Kembali lagi ke sabda diawal dimana Tuhan Sri Krsna yang maha suci dan maha berkarunia berada dalam tubuh manusia dan semua mahluk hidup, maka tubuh itupun mutlak harus dibersihkan dan disucikan dari segala bentuk kekotoran, karena dengan ketidak sucian diri kita tidak akan mungkin bisa menginsafi keberadaan Beliau sebagai Penguasa Agung dari segala yang ada .

Lalu timbul pertanyaan berikutnya bagaimana proses penyucian itu dilakukan. Dalam sastra disebutkan ada empat pilar dharma yang mesti diperhatikan, dijaga dan dikawal dengan ketat selama kehidupan ini berlangsung untuk menopang kesucian itu, diantaranya; yang pertama adalah tidak menyakiti mahluk apapun dengan alasan apapun karena Beliau sendiri ada didalam mahluk itu, hal ini bisa dipraktekkan dalam keseharian kita sebagai mahluk tertinggi dengan prilaku cinta-kasih termasuk prilaku vegetarian atau tidak makan ikan, daging dan telur.

Yang kedua tidak melakukan hubungan suami-istri diluar ikatan wiwaha samskara, yang ketiga tidak berjudi dengan alasan apapun dan yang ke empat tidak minum minuman keras dan mabuk-mabukan termasuk juga tidak merokok. Ke empat prinsip itulah yang harus ditegakkan demi sebuah proses penyucian diri itu. Tentu masih banyak lagi persyaratan dan aturan-aturan lain yang harus diikuti dalam proses menekuni bhakti itu, sehingga terkesan berat padahal sebenarnya tidaklah demikian.
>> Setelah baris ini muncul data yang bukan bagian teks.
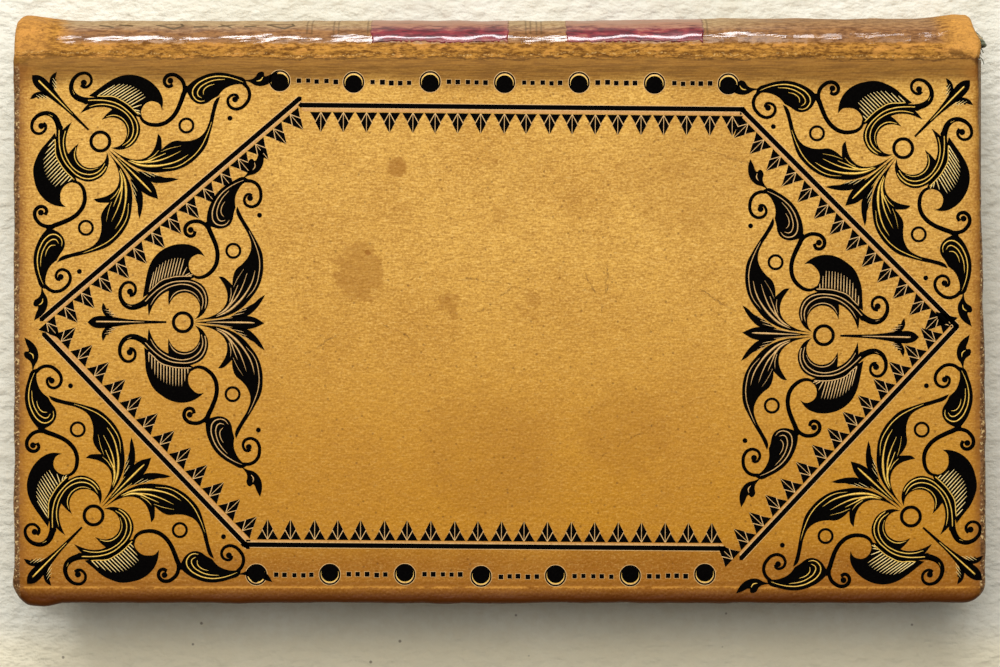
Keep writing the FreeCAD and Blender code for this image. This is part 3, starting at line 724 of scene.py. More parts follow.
# each patch: its place on the cover, its radius and how strong it is
spots = [(-18.1, 24.5, 1.78, 0.62), (-23.3, 9.4, 0.6, 0.85), (-34.0, -2.0, 0.4, 0.7), (-9.2, 0.9, 0.5, 0.6),
         (-0.8, 25.4, 0.6, 0.35), (20.8, 24.6, 0.5, 0.4), (12.9, 18.7, 2.2, 0.14)]
blotches = [(-24.6, 6.2, 4.8, 0.5), (-9.4, 0.7, 2.4, 0.42), (4.9, 0.6, 2.2, 0.28), (0.0, 15.2, 1.9, 0.24),
            (5.0, 12.0, 1.7, 0.24), (-17.0, 16.9, 1.8, 0.18), (-4.0, 20.2, 1.3, 0.18), (3.0, 24.0, 5.0, 0.1),
            (22.0, -22.0, 8.0, 0.2), (31.5, 24.5, 2.6, 0.16), (34.0, 25.0, 13.0, 0.2),
            (-2.0, -26.0, 12.0, 0.16)]
for spread, patches in ((wavy, spots), (ragged, blotches)):
    for spot_x, spot_y, radius, strength in patches:
        mask = stained(spread, (spot_x, spot_y, top_z), radius)
        colour = painted(colour, (times(mask, strength), 150, 95, 22))
# each scratch: where it starts, and how far it runs across and up
scratches = [(14.6, 6.4, 2.7, -4.8), (18.9, 6.9, -0.8, -8.8), (20.3, 6.7, -2.2, -6.4),
             (20.8, 19.9, 2.2, -1.6), (-34.0, -8.0, 5.0, 3.0), (35.2, 2.9, 6.4, -4.0),
             (-20.2, -3.2, 7.0, -3.6), (3.0, 3.5, -9.0, 1.4), (-4.0, -1.0, 7.0, 4.6),
             (44.0, 25.0, -10.0, 3.0), (18.0, -26.0, 9.0, 5.0)]
cuts = [scratched(wavy, (start_x, start_y, top_z), (run_x, run_y, 0), scratch_width)
        for start_x, start_y, run_x, run_y in scratches]
cuts = times(largest(*cuts), ramp(speckle, 0.42, 0.58))
colour = painted(colour, (times(cuts, 0.72), 98, 60, 20))

# beside the joint the leather has darkened and dried into fine lines along the book
beside_joint = times(ramp(wavy_y, 37.6, 41.2), on_front)
lines = clouds(place, 1.5, 3.0, 0.6, (0.14, 2.4, 2.4))
colour = painted(colour, (times(beside_joint, 0.88), 134, 91, 35),
                 (times(beside_joint, ramp(lines, 0.56, 0.4, 0.0, 0.5)), 98, 64, 26))

# the joint itself is rubbed through to the nap, with ragged painted shade along the crease at its edge
tufts = clouds(place, 1.5, 5.0, 0.72, (0.4, 1.2, 1.2))
flakes = clouds(place, 0.32, 4.0, 0.62, (0.5, 1.2, 1.2))
shaggy = minus(tufts, 0.5)
over_joint = ramp(plus(y, times(shaggy, 2.0)), 43.6, 44.0)
nap = painted(
    (104, 64, 20), (ramp(tufts, 0.36, 0.62), 196, 140, 60),
    (ramp(flakes, 0.54, 0.59, 0.0, 0.65), 212, 150, 72),
    (ramp(x, 77, 81, 0.0, 0.55), 222, 162, 82),
    (ramp(x, -78, -81, 0.0, 0.4), 212, 152, 78),
    (ramp(speckle, 0.5, 0.34, 0.0, 0.4), 112, 68, 22))
colour = blended(times(over_joint, 0.94), colour, nap)
from_crease = plus(minus(wavy_y, 43.7), times(shaggy, 1.4))
# ragged painted shade along the crease at the joint
painted_crease_shade = times(ramp(away(from_crease), 0.24, 0.06, 0.0, 0.62), on_front)
lip = times(ramp(away(from_crease, 0.55), 0.2, 0.06, 0.0, 0.7), on_front)
colour = painted(colour, (times(painted_crease_shade, ramp(streaks, 0.4, 0.5)), 66, 38, 14),
                 (times(lip, ramp(speckle, 0.52, 0.6)), 232, 190, 122))

# each dark corner, partly worn and partly painted shade in its hollow: its middle, its radius and
# how strong it is
shaded_and_worn_corners = [((84.2, 43.2, 24.8), 0.9, 0.5), ((-83.6, 42.0, 25.2), 0.8, 0.3),
                ((-84.2, -50.9, 25.0), 1.2, 0.6), ((-78.6, -51.6, 24.6), 0.9, 0.6)]
for middle, radius, strength in shaded_and_worn_corners:
    colour = painted(colour, (times(stained(wavy, middle, radius), strength), 74, 46, 22))

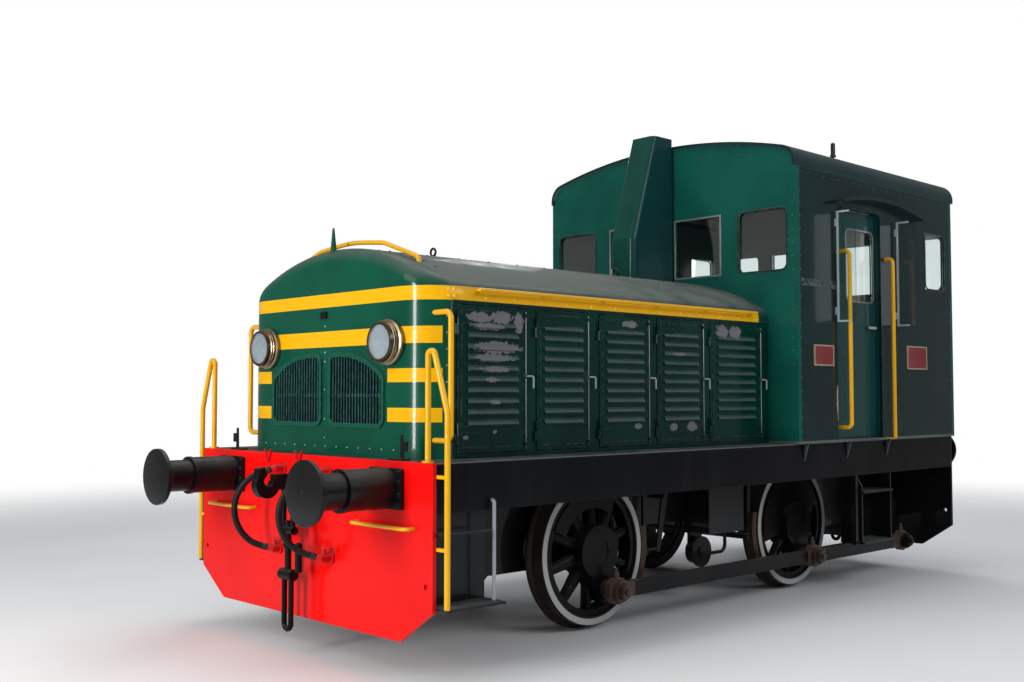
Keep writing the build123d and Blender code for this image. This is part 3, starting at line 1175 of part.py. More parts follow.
FIN_X = 2895.0
FIN_TOP_Z = 2704.0
EYES_X = (2139.0, 239.0)    # lifting eyes on the bonnet crown
EYE_RING_Y = 100.0
fin = loft([
    Plane((FIN_X, 0, BONNET_CROWN_Z - 160)) * RectangleRounded(74, 30, 12),
    Plane((FIN_X + 4, 0, FIN_TOP_Z)) * RectangleRounded(14, 10, 4),
])
lift_eye = Pos(0, EYE_RING_Y, BONNET_CROWN_Z + 34) * Rot(0, 90, 0) * Torus(26, 8)
lift_eye = lift_eye + bar_z(0, EYE_RING_Y, BONNET_CROWN_Z - 30, BONNET_CROWN_Z + 10, 20)
on_bonnet = [fin, *[Pos(x, 0, 0) * lift_eye for x in EYES_X]]
on_bonnet = [piece - bonnet_form(-SEAT, DECK_Z - 50) for piece in on_bonnet]
write("roof_and_bonnet_fittings", whistle, *on_bonnet)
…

Yang penting ada keseriusan dan ketekunan serta tunduk hati kepada guru kerohanian, melayani beliau dengan tulus dan sebagainya maka karunia Tuhan pasti akan turun melalui beliau, dan jika ini yang terjadi pasti kehidupan akan dirasakan semakin bermakna dan kita akan mempunyaki kekuatan.